For the preferred embodiment of the pin type contact 10 shown in FIGS. 1 and 2, the nose member 20 is formed from first and second wedge-shaped tip portions 64 and 66 respectively. Each tip portion includes a pair of forwardly tapering edges 68 that are folded back toward each other during formation of the nose member 20. The tip portion 64 and 66 are oppositely arranged to one another so that each respective edge of the first tip portion 64 is in back-to-back relation with a corresponding respective edge of the second tip portion 66 as indicated in FIG. 1. Referring again to FIG. 2, the attachment of the arm members 18 to the tip portions 64 and 66 is such that a first arm member is attached to the first tip portion 64 between the pair of edges 68 thereof, a second arm member is integrally attached to the second tip portion 66 between the pair of edges 68 thereof, and a third arm member is integrally attached to the first 64 and second 66 tip portions between a respective edge 68 of the first tip portion 64 and a corresponding respective edge 68 of the second tip portion 66. In this fashion, a one-piece forwardly tapering nose member 20 is formed from the same blank 22 used to form the remainder of the pin contact 10. Because of the forward taper on the nose member 20 and the existence of the three elongate arm members 18, if axial misalignment exists between the pin contact 10 and a socket, the axis of nose member 20 will reposition itself relative to the axis of sleeve member 16 to allow engagement of the pin contact 10 with the socket.

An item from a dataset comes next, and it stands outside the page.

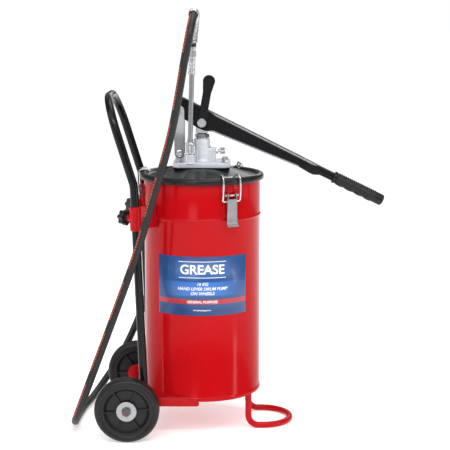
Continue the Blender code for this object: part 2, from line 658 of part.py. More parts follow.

The terms and expressions which have been employed in the foregoing specification are used therein as terms of description and not of limitation, and there is no intention, in the use of such terms and expressions, of excluding equivalents of the features shown and described or portions thereof, it being recognized that the scope of the invention is defined and limited on by the claims which follow.